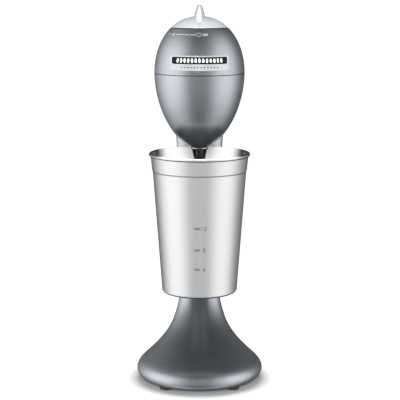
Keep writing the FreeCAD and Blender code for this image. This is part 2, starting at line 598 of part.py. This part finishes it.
def mixing_cup():
    """A drawn cup of thin sheet, with a recessed bottom, a step below the rim and a rolled bead."""
    low, top = CUP_Z
    bead_r, bead_z = CUP_RIM_RADIUS - CUP_BEAD, top - CUP_BEAD
    foot, sheet, corner = CUP_FOOT_RADIUS, CUP_SHEET, 3.0
    turn = corner * (1 - math.sqrt(0.5))
    step, step_z = CUP_STEP_RADIUS, CUP_STEP_Z
    wall = [(foot, low + corner), (step, step_z), (step + 0.6, step_z + 1.4), (step + 1.65, 237.5),
            (bead_r, bead_z - 1.0)]
    inside = [(r - sheet, z) for r, z in wall[1:-1]] + [(bead_r - CUP_BEAD, bead_z)]
    edges = lines([(0, low + 2), (31.0, low + 2), (33.0, low), (foot - corner, low)])
    edges += [bend((foot - corner, low), (foot - turn, low + turn), (foot, low + corner))]
    edges += lines(wall + [(bead_r, bead_z)])
    edges += lines([(bead_r, bead_z), inside[-1]] + inside[-2::-1] + [(foot - sheet, low + corner)])
    reach = corner - sheet
    inner_turn = reach * (1 - math.sqrt(0.5))
    edges += [bend((foot - sheet, low + corner), (foot - sheet - inner_turn, low + sheet + inner_turn),
                   (foot - corner, low + sheet))]
    edges += lines([(foot - corner, low + sheet), (33.35, low + sheet), (31.35, low + 2 + sheet),
                    (0, low + 2 + sheet), (0, low + 2)])
    bead = Part.makeTorus(bead_r, CUP_BEAD, Vector(0, 0, bead_z), UP)
    return at_axis(joined([turned(edges), bead]))


def main():
    parts = dict(mixing_cup=mixing_cup(), lower_head_shell=lower_head_shell(), upper_head_shell=upper_head_shell())
    for group in (stand_parts, cup_holder_parts, switch_parts, badge_parts, head_fasteners, dial_parts,
                  motor_parts, control_parts, rotor_parts):
        parts.update(group())
    os.makedirs("parts", exist_ok=True)
    for node, shape in sorted(parts.items()):
        if not shape.isValid() or not shape.Solids:
            raise ValueError("%s is not a valid solid" % node)
        shape.exportStep("parts/%s.step" % node)
        print(node, len(shape.Solids), round(shape.Volume))


main()
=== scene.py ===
import json
import math

import bmesh
import bpy
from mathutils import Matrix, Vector
from mathutils.bvhtree import BVHTree


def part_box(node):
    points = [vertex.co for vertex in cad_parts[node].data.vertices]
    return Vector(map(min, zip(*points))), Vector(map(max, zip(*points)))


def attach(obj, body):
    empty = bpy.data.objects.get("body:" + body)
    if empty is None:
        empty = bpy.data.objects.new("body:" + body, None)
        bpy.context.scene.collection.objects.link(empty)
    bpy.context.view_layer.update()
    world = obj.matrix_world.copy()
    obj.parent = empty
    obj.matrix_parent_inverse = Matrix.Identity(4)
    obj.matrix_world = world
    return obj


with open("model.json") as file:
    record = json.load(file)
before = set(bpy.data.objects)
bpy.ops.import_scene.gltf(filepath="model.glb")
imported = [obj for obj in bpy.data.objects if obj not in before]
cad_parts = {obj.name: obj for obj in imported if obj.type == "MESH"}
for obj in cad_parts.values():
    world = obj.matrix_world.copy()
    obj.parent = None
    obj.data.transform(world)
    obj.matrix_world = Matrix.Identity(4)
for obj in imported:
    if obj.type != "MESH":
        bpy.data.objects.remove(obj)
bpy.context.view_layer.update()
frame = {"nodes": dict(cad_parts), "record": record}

# All lengths are in metres, in the CAD's frame: +Z up, the front faces -Y, the floor is Z = 0.
NODES = frame["nodes"]
SCENE = bpy.context.scene
MM = 0.001
# The spindle's axis is upright, at X = 0 and this Y. The head, the dial and the cup are round about it.
AXIS_Y = sum(corner.y for corner in map(Vector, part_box("spindle"))) / 2


# ---- materials ----

def opaque(color):
    return (*color, 1.0)


def darker(color, share):
    return tuple(c * share for c in color)


class Material:
    """A Principled material with a short way to add and link nodes."""

    def __init__(self, name, color, metallic, roughness, **values):
        self.data = bpy.data.materials.new(name)
        self.data.use_nodes = True
        self.tree = self.data.node_tree
        self.shader = self.tree.nodes["Principled BSDF"]
        self.color = color
        self.base_roughness = roughness
        self.set("Base Color", opaque(color))
        self.set("Metallic", metallic)
        self.set("Roughness", roughness)
        for socket, value in values.items():
            self.set(socket.replace("_", " "), value)
        self.data.diffuse_color = opaque(color)
        coords = self.tree.nodes.new("ShaderNodeTexCoord")
        self.place = coords.outputs["Object"]
        self.facing = coords.outputs["Normal"]
        self.bumped = None

    def set(self, socket, value):
        self.shader.inputs[socket].default_value = value

    def link(self, output, socket):
        self.tree.links.new(output, socket)

    def node(self, kind, inputs=(), **settings):
        made = self.tree.nodes.new(kind)
        for name, value in settings.items():
            setattr(made, name, value)
        for key, value in dict(inputs).items():
            if isinstance(value, bpy.types.NodeSocket):
                self.link(value, made.inputs[key])
            else:
                made.inputs[key].default_value = value
        return made

    def math(self, operation, *values):
        return self.node("ShaderNodeMath", dict(enumerate(values)), operation=operation).outputs[0]

    def vector_math(self, operation, *values, output="Vector"):
        made = self.node("ShaderNodeVectorMath", dict(enumerate(values)), operation=operation)
        return made.outputs[output]

    def parts(self, vector):
        """The X, Y and Z of a vector."""
        return self.node("ShaderNodeSeparateXYZ", {"Vector": vector}).outputs

    def blend(self, share, first, second):
        """A colour that goes from the first to the second as the share goes from 0 to 1."""
        inputs = {"Factor": share, "A": first, "B": second}
        return self.node("ShaderNodeMix", inputs, data_type="RGBA").outputs["Result"]

    def scaled(self, scale, place=None):
        """The object's coordinates, stretched by a factor along each axis."""
        inputs = {"Vector": place or self.place, "Scale": scale}
        return self.node("ShaderNodeMapping", inputs).outputs["Vector"]

    def noise(self, scale, detail=2.0, place=None, roughness=0.5):
        inputs = {"Vector": place or self.place, "Scale": scale, "Detail": detail, "Roughness": roughness}
        return self.node("ShaderNodeTexNoise", inputs).outputs["Fac"]

    def span(self, value, low, high, start=0.3, end=0.7):
        """A value between start and end, mapped to low..high and clamped."""
        inputs = {"Value": value, "From Min": start, "From Max": end, "To Min": low, "To Max": high}
        return self.node("ShaderNodeMapRange", inputs).outputs["Result"]

    def vary_roughness(self, value, spread):
        low = max(self.base_roughness - spread, 0.02)
        high = min(self.base_roughness + spread, 1.0)
        self.link(self.span(value, low, high), self.shader.inputs["Roughness"])

    def vary_color(self, value, other):
        """Blends the base colour towards another by a noise value."""
        color = self.blend(self.span(value, 0.0, 1.0), opaque(self.color), opaque(other))
        self.link(color, self.shader.inputs["Base Color"])
        return color

    def bump(self, height, strength, distance):
        made = self.node("ShaderNodeBump", {"Height": height, "Strength": strength, "Distance": distance})
        if self.bumped:
            self.link(self.bumped, made.inputs["Normal"])
        self.bumped = made.outputs["Normal"]
        self.link(self.bumped, self.shader.inputs["Normal"])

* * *

▸ **Task details**
Your task is to repeat the lines from the one containing "edges += [bend((foot - sheet, low" to the one containing "imported = [obj", both lines included. Leave out every other line.

▸ **Complete answer**
    edges += [bend((foot - sheet, low + corner), (foot - sheet - inner_turn, low + sheet + inner_turn),
                   (foot - corner, low + sheet))]
    edges += lines([(foot - corner, low + sheet), (33.35, low + sheet), (31.35, low + 2 + sheet),
                    (0, low + 2 + sheet), (0, low + 2)])
    bead = Part.makeTorus(bead_r, CUP_BEAD, Vector(0, 0, bead_z), UP)
    return at_axis(joined([turned(edges), bead]))


def main():
    parts = dict(mixing_cup=mixing_cup(), lower_head_shell=lower_head_shell(), upper_head_shell=upper_head_shell())
    for group in (stand_parts, cup_holder_parts, switch_parts, badge_parts, head_fasteners, dial_parts,
                  motor_parts, control_parts, rotor_parts):
        parts.update(group())
    os.makedirs("parts", exist_ok=True)
    for node, shape in sorted(parts.items()):
        if not shape.isValid() or not shape.Solids:
            raise ValueError("%s is not a valid solid" % node)
        shape.exportStep("parts/%s.step" % node)
        print(node, len(shape.Solids), round(shape.Volume))


main()
=== scene.py ===
import json
import math

import bmesh
import bpy
from mathutils import Matrix, Vector
from mathutils.bvhtree import BVHTree


def part_box(node):
    points = [vertex.co for vertex in cad_parts[node].data.vertices]
    return Vector(map(min, zip(*points))), Vector(map(max, zip(*points)))


def attach(obj, body):
    empty = bpy.data.objects.get("body:" + body)
    if empty is None:
        empty = bpy.data.objects.new("body:" + body, None)
        bpy.context.scene.collection.objects.link(empty)
    bpy.context.view_layer.update()
    world = obj.matrix_world.copy()
    obj.parent = empty
    obj.matrix_parent_inverse = Matrix.Identity(4)
    obj.matrix_world = world
    return obj


with open("model.json") as file:
    record = json.load(file)
before = set(bpy.data.objects)
bpy.ops.import_scene.gltf(filepath="model.glb")
imported = [obj for obj in bpy.data.objects if obj not in before]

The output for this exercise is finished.